Classic hospitality owes its existence to ‘going for coffee’

By Wouter Verkerk

There is hardly a word more Dutch than ‘koffiedrinken’ (going for coffee). According to the Van Dale dictionary, it means something like: ‘Being in a social setting where coffee or something else is consumed’. After tea, coffee is the only drink that forms a standalone verb when combined with the word ‘drinking’ in Dutch.

This word is about the habit, the ritual, not just the drink itself. In the hospitality industry, for a long time, it was mainly about ‘going for coffee’ (the custom to which a ‘café’ owes its name) and less about the coffee itself. It was only in the last twenty years that the coffee revolution took place, bringing us products like latte macchiato, cappuccino, and doppio. Since this coffee revolution, which saw the large-scale introduction of professional espresso machines, a second and even third category of coffee has emerged.

Category 1 coffee

The first, still very much alive category is the ‘Neighbor, fancy a quick cup of coffee?’ and the ‘Eleven o’clock, coffee break!’. In the hospitality industry, the trusted Bravilor serves to provide us with many liters of this (filter) coffee. When asked ‘Do you want anything in it?’, you can choose sugar, milk, and maybe a sweetener. This is not the time for a ‘decaf cortado with oat milk’. The ‘coffee drinking’ is no less for it; it creates a huge bond when everyone drinks the same thing.

Category 2

Category 2 is about coffee that ‘mouse-tails’ from a portafilter. (Jeroen Veldkamp taught me that espresso doesn’t drip but ‘mouse-tails’; thin lines filling the espresso cup).

Category 3

Do you see a barista working with a stopwatch and scales? You have arrived in category 3. Specialized espresso and coffee shops owe their existence to the coffee revolution and category 3. The focus is on the quality and preferences of the individual guest. In some places, 80% of them are sitting with a laptop enjoying a favorite barista masterpiece. These guests come for coffee, not for the social ritual of ‘going for coffee’.

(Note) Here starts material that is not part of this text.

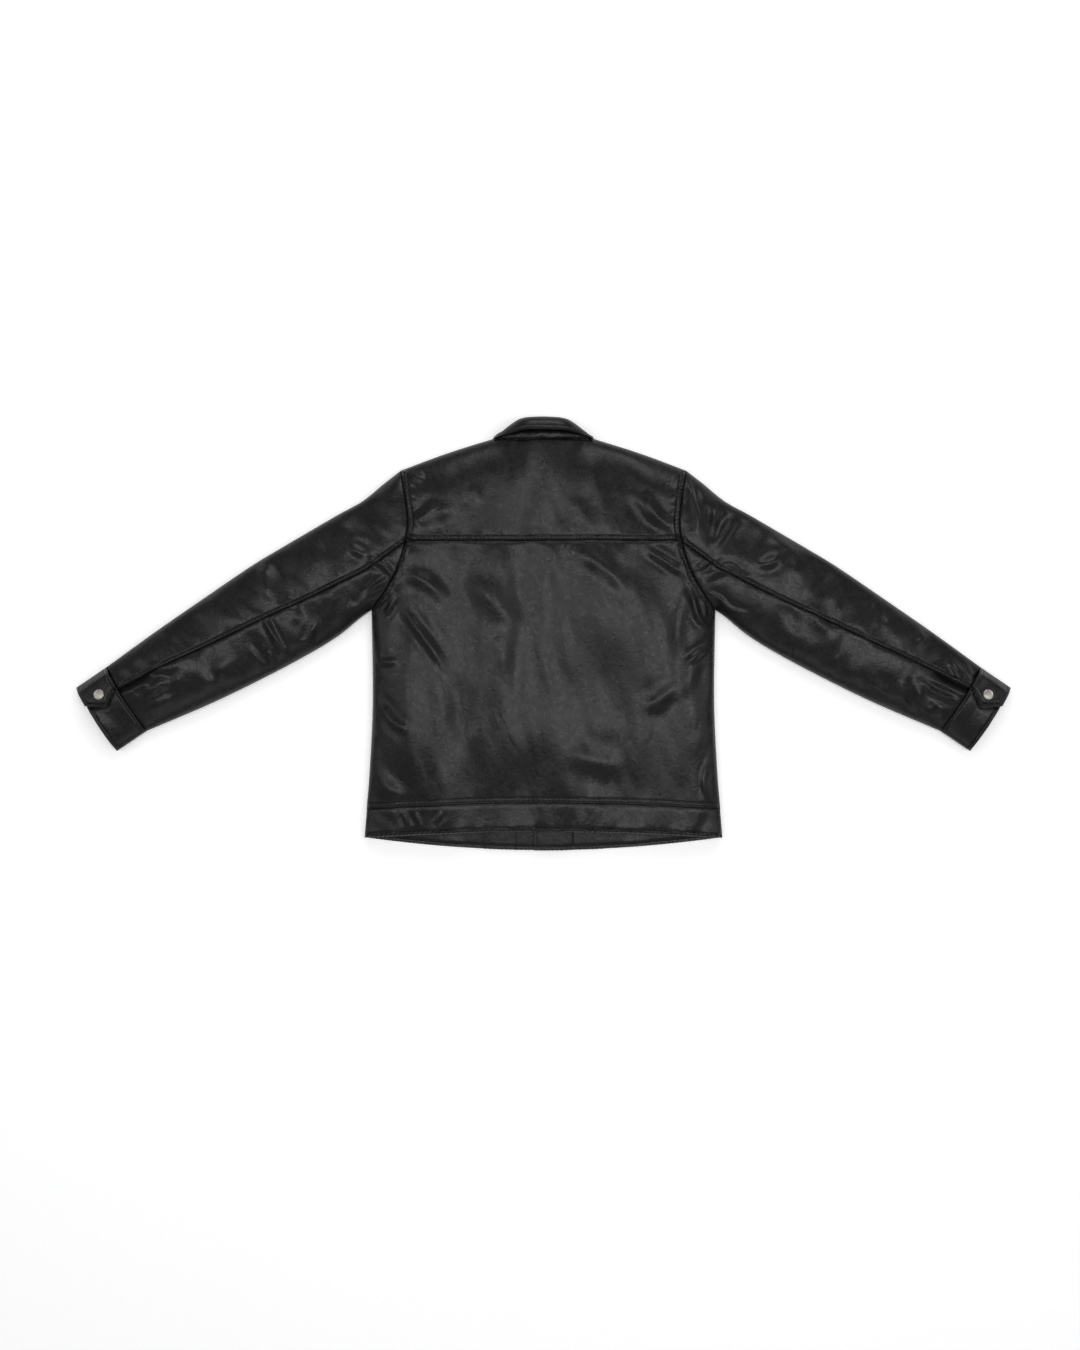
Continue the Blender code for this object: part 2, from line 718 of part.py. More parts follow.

You could say that classic hospitality owes its existence to ‘going for coffee’, although category 2 has now become the standard for them as well. Here, it is also—and perhaps primarily—about the social aspect with unique hospitality elements that their guests come for. That is their reason for being and where their chances of survival lie. These usually don’t lie in a shift toward the extreme categories of any product group.